**The request**.
Scan the records below for the line containing "Recreate this object" and the line containing "pot_lip_bead = 0.65". Copy both, plus every line between, exactly.
start Stored data
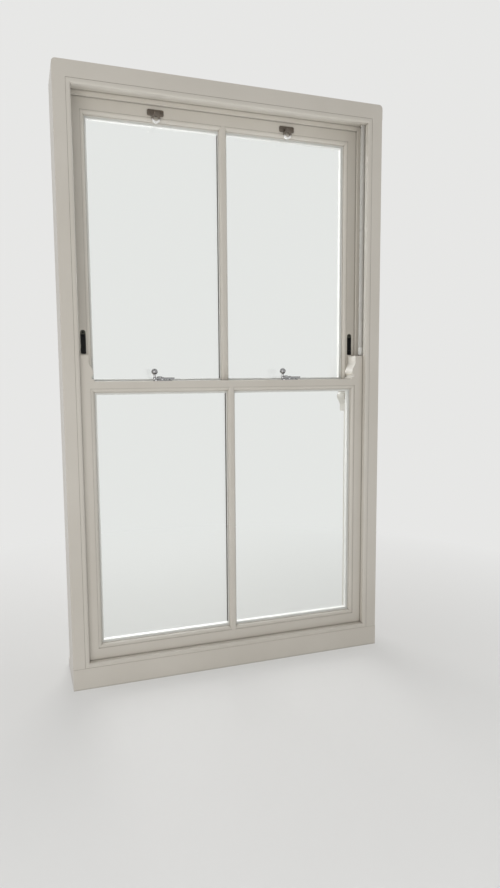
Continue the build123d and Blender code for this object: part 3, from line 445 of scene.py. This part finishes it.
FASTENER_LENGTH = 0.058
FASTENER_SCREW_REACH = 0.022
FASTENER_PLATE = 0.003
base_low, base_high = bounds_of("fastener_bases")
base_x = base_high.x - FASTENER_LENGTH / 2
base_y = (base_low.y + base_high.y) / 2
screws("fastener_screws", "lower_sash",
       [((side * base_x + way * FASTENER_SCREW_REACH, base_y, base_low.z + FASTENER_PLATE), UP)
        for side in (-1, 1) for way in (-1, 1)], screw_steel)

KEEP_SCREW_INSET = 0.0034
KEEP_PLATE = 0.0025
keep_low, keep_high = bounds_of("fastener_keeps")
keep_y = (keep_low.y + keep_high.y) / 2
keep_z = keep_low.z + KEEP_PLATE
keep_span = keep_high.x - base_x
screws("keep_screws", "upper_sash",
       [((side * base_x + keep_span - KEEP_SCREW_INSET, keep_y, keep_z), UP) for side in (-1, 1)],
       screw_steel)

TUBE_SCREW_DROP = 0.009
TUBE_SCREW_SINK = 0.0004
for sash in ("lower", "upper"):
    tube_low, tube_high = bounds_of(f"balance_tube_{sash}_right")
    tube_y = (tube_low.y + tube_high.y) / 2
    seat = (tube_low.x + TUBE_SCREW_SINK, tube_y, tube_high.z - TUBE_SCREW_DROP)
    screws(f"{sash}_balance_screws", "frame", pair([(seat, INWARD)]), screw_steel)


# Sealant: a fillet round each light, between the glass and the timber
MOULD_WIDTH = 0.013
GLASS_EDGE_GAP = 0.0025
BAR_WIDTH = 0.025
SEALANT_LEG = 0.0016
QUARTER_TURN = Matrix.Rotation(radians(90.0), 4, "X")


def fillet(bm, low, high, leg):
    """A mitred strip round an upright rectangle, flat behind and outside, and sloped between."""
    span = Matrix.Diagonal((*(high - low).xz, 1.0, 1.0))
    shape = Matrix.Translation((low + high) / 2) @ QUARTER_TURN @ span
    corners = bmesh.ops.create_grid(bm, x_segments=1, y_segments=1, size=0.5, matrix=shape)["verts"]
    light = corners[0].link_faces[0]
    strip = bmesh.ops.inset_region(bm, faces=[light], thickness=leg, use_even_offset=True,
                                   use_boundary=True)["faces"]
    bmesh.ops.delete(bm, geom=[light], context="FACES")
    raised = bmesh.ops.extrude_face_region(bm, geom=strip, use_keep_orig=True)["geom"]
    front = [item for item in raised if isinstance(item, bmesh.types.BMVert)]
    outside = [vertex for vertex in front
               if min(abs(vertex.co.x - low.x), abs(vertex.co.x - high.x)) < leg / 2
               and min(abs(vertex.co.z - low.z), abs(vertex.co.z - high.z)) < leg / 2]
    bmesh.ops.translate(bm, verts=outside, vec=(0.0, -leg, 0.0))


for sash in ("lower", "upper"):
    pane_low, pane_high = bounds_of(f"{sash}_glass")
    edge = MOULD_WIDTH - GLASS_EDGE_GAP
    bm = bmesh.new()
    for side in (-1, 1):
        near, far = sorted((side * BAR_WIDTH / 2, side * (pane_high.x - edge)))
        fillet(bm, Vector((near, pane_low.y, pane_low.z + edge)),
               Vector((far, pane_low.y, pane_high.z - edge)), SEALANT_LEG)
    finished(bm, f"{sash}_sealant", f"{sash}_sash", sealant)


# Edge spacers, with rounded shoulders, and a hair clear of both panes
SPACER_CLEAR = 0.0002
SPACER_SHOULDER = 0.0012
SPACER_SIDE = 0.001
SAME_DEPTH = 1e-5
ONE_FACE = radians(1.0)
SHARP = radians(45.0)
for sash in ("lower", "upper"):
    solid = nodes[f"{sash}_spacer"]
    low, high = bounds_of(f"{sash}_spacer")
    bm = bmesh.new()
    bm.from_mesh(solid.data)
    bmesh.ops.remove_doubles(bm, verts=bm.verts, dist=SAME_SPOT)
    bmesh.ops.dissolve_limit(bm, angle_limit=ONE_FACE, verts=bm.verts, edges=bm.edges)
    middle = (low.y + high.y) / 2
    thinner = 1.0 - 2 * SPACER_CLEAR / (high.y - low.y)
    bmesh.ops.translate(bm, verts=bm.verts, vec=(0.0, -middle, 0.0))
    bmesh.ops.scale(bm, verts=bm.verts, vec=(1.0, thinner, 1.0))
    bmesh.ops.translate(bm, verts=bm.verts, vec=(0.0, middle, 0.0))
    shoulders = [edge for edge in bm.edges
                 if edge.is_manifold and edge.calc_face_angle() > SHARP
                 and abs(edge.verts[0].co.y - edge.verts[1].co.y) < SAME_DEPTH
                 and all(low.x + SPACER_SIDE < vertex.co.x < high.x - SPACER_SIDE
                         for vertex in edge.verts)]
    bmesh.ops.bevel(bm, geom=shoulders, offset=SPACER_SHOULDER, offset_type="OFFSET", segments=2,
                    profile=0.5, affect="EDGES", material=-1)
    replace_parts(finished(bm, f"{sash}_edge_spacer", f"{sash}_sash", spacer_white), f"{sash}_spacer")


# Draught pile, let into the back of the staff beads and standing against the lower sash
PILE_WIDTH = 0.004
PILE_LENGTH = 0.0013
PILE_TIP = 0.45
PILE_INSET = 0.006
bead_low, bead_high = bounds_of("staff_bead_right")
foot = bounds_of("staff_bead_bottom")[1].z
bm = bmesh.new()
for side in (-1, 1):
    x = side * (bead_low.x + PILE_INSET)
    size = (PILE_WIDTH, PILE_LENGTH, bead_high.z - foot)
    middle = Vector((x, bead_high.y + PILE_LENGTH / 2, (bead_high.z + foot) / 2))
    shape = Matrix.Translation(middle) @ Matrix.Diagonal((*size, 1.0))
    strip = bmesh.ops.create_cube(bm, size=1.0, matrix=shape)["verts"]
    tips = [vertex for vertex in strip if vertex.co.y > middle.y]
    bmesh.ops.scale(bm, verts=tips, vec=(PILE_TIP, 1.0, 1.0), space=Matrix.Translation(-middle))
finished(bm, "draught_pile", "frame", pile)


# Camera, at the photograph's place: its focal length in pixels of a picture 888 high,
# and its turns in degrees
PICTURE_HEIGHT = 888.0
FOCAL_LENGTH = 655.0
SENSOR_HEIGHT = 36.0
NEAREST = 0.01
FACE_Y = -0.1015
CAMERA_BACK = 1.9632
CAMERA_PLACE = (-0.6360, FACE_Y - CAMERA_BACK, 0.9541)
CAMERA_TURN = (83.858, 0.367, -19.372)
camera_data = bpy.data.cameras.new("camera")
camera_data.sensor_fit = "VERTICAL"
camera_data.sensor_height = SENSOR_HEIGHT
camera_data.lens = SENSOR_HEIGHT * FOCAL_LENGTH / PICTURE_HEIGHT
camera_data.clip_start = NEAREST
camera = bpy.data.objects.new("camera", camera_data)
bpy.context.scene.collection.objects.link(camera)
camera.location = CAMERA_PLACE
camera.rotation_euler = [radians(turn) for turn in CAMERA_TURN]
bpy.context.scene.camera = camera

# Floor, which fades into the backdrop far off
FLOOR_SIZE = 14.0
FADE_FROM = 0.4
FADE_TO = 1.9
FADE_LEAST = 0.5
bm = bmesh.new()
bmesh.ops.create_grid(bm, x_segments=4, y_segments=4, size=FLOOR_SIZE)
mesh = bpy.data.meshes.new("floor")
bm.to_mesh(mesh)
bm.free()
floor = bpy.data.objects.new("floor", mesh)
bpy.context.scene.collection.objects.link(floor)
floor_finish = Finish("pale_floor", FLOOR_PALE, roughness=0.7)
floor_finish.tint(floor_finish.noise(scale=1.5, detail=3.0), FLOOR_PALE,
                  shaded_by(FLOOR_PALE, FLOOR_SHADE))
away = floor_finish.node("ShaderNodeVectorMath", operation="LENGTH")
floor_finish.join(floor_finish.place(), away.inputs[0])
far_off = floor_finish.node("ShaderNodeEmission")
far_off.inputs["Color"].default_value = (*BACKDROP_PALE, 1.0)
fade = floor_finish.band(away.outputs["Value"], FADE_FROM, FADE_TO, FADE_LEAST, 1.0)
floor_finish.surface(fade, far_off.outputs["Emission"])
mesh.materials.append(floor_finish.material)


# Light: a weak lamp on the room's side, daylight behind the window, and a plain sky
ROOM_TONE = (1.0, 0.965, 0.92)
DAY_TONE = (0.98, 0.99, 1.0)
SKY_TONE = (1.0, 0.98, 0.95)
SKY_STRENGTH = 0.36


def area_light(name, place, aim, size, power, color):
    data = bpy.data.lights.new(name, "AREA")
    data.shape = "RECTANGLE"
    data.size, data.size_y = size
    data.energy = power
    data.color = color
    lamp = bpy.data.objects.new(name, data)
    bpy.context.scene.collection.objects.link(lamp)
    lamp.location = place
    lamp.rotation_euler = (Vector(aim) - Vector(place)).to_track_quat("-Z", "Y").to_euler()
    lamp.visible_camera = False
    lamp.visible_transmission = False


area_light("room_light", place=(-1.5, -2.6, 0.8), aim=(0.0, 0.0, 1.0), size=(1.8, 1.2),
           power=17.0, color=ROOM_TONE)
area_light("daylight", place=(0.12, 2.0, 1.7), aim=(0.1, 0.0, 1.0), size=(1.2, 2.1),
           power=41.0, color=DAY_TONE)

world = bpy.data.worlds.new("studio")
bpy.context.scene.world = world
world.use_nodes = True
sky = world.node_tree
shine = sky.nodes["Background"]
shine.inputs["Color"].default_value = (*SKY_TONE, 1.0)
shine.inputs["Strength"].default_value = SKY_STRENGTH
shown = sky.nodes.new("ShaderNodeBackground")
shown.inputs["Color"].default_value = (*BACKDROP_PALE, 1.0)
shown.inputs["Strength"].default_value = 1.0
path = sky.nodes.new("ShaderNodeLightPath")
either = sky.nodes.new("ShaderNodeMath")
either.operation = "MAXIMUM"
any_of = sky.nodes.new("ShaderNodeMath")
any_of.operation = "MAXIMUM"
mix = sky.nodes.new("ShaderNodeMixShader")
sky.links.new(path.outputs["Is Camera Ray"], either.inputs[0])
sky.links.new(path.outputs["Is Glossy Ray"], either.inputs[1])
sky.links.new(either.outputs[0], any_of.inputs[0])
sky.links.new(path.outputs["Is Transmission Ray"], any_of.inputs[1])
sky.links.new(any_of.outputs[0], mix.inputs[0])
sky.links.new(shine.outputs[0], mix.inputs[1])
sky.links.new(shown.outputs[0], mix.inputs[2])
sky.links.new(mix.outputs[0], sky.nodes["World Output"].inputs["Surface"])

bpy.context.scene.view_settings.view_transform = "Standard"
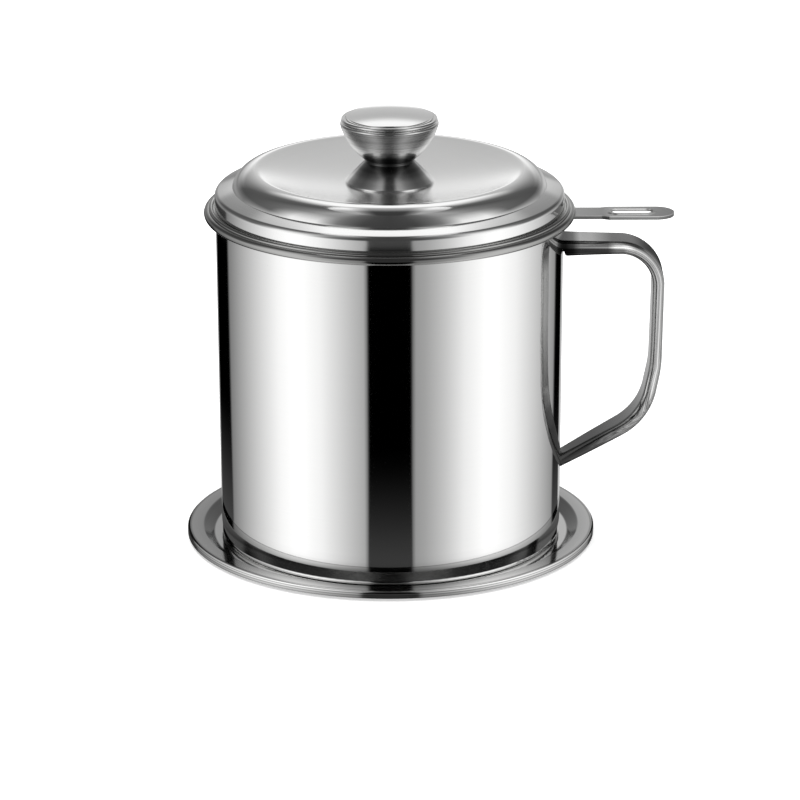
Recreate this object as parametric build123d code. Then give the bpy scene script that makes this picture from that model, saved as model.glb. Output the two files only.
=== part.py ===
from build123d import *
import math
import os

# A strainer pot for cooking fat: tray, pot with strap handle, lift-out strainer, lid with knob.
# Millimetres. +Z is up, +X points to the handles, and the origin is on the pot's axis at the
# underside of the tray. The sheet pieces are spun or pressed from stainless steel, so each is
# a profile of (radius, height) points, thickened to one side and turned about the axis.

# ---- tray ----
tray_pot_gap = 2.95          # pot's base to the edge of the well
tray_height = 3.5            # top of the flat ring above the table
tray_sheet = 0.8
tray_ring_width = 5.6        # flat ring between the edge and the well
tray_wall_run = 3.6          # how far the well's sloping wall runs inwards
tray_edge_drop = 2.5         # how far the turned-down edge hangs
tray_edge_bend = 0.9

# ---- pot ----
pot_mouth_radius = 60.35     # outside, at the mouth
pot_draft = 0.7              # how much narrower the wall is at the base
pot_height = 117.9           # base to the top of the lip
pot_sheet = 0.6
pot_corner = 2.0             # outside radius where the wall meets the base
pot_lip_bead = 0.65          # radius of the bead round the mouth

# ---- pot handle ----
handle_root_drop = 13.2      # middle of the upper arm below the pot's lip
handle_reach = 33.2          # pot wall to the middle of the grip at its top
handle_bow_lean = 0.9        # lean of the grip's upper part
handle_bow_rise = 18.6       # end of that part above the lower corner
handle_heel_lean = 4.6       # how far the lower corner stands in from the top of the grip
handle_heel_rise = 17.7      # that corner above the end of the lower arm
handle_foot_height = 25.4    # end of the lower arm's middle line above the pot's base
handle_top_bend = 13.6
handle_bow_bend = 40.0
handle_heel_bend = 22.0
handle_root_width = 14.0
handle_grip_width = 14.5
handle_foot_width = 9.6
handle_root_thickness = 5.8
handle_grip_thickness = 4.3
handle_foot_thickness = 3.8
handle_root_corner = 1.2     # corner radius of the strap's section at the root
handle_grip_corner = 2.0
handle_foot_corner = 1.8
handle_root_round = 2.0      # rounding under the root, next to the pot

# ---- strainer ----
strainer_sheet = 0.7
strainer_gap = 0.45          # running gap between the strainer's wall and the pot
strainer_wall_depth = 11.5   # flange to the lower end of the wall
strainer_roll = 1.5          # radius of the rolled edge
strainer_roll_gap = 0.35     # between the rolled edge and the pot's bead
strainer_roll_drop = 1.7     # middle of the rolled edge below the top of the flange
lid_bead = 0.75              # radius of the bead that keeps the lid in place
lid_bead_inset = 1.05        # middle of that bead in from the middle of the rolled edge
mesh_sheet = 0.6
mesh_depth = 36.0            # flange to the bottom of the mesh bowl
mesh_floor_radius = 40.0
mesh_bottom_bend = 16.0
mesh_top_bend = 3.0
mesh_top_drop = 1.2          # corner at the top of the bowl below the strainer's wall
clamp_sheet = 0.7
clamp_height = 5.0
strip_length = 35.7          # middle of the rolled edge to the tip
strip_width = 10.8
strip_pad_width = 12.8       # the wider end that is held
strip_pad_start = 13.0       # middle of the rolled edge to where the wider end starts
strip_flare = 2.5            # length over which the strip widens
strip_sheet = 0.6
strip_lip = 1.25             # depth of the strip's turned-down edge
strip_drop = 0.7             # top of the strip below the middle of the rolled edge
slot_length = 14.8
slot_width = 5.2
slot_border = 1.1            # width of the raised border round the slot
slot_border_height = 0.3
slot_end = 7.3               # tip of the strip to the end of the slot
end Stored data
**Answer below**.
Recreate this object as parametric build123d code. Then give the bpy scene script that makes this picture from that model, saved as model.glb. Output the two files only.
=== part.py ===
from build123d import *
import math
import os

# A strainer pot for cooking fat: tray, pot with strap handle, lift-out strainer, lid with knob.
# Millimetres. +Z is up, +X points to the handles, and the origin is on the pot's axis at the
# underside of the tray. The sheet pieces are spun or pressed from stainless steel, so each is
# a profile of (radius, height) points, thickened to one side and turned about the axis.

# ---- tray ----
tray_pot_gap = 2.95          # pot's base to the edge of the well
tray_height = 3.5            # top of the flat ring above the table
tray_sheet = 0.8
tray_ring_width = 5.6        # flat ring between the edge and the well
tray_wall_run = 3.6          # how far the well's sloping wall runs inwards
tray_edge_drop = 2.5         # how far the turned-down edge hangs
tray_edge_bend = 0.9

# ---- pot ----
pot_mouth_radius = 60.35     # outside, at the mouth
pot_draft = 0.7              # how much narrower the wall is at the base
pot_height = 117.9           # base to the top of the lip
pot_sheet = 0.6
pot_corner = 2.0             # outside radius where the wall meets the base
pot_lip_bead = 0.65          # radius of the bead round the mouth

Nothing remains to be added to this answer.